■ Dataset excerpt
———
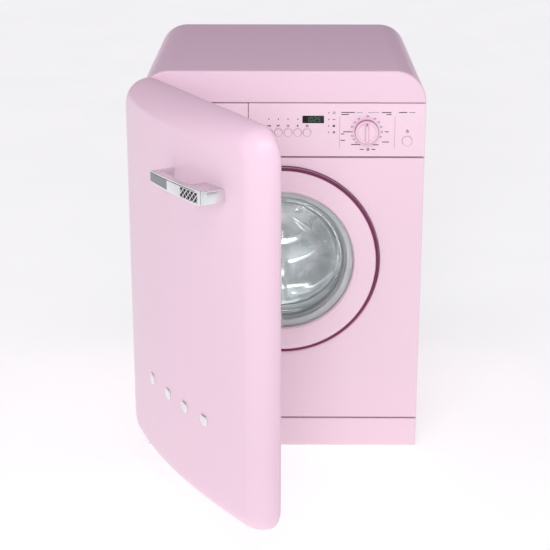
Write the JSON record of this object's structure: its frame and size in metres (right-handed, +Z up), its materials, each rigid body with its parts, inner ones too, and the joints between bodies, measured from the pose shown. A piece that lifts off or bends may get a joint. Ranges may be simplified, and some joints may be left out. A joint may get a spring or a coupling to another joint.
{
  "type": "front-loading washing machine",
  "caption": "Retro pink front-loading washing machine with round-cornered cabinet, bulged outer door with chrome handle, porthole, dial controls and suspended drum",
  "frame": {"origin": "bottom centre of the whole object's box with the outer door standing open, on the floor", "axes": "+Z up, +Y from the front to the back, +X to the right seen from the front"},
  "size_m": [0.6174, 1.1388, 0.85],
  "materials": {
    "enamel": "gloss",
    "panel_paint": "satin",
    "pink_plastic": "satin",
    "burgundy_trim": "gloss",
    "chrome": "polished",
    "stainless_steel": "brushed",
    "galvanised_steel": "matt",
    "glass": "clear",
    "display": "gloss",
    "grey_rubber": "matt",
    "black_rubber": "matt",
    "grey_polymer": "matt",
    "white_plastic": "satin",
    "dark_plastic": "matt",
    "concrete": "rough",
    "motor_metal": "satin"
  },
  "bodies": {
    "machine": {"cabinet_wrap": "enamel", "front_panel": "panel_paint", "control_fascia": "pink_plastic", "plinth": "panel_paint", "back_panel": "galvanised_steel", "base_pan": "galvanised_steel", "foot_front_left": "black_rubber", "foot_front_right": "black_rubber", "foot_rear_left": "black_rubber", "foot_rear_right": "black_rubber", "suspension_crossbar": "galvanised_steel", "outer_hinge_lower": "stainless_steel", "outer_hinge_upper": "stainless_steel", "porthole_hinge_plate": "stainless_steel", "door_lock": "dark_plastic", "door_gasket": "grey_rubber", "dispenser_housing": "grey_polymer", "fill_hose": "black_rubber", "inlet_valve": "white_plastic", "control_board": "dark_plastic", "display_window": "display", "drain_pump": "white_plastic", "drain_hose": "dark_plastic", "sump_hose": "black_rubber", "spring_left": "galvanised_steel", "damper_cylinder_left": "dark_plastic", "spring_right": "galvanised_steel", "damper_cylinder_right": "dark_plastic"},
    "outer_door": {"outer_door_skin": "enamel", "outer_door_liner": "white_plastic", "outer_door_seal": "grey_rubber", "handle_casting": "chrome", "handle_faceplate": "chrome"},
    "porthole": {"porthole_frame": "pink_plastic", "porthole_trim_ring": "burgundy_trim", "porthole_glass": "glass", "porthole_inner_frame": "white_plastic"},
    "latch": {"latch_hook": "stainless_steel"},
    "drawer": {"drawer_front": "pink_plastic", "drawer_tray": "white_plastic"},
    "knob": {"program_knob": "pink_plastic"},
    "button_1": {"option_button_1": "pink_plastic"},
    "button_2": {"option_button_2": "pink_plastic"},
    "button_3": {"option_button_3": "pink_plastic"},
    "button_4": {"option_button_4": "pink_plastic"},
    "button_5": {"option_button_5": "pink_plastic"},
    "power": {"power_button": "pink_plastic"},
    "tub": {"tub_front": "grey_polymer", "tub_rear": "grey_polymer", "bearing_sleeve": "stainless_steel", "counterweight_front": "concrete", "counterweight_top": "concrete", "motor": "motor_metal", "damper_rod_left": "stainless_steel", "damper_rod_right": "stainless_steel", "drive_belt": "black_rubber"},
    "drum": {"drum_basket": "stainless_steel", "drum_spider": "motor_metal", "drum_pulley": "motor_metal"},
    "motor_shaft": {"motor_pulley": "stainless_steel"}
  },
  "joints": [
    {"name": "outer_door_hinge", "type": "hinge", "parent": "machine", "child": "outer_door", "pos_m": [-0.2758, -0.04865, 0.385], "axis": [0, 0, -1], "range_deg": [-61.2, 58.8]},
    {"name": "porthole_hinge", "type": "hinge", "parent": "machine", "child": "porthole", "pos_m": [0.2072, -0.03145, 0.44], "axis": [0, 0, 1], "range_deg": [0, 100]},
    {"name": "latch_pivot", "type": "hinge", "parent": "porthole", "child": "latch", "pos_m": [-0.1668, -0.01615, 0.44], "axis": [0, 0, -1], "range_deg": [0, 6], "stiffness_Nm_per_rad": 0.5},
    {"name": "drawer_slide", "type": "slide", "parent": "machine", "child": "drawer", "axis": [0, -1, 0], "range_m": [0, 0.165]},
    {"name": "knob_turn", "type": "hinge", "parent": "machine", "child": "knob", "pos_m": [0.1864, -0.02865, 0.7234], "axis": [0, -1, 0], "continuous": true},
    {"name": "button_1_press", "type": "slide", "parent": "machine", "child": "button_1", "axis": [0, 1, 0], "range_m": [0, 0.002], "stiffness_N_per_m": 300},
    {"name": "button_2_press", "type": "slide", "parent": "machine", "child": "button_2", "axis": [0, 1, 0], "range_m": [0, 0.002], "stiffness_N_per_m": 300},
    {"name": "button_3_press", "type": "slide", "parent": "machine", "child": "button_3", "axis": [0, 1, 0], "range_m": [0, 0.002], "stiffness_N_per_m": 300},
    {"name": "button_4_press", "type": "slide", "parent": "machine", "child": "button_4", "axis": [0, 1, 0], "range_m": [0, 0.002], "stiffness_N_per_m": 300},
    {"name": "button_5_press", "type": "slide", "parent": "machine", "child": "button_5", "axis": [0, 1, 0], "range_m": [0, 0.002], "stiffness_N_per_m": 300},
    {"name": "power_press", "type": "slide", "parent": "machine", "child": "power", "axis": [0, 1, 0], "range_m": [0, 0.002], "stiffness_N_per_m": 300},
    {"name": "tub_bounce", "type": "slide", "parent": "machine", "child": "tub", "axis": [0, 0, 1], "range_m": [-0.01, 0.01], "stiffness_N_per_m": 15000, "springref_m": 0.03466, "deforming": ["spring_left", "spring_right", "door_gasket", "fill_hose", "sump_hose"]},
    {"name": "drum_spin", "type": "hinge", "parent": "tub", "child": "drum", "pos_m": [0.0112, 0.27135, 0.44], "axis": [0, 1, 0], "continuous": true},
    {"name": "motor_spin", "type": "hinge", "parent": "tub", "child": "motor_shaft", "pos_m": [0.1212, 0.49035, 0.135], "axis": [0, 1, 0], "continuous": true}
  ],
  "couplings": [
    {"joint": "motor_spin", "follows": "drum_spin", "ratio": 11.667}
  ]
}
———
■ Task statement
Find each line that has the word "with", then copy it out.

■ Completed task
Write the JSON record of this object's structure: its frame and size in metres (right-handed, +Z up), its materials, each rigid body with its parts, inner ones too, and the joints between bodies, measured from the pose shown. A piece that lifts off or bends may get a joint. Ranges may be simplified, and some joints may be left out. A joint may get a spring or a coupling to another joint.
  "caption": "Retro pink front-loading washing machine with round-cornered cabinet, bulged outer door with chrome handle, porthole, dial controls and suspended drum",
  "frame": {"origin": "bottom centre of the whole object's box with the outer door standing open, on the floor", "axes": "+Z up, +Y from the front to the back, +X to the right seen from the front"},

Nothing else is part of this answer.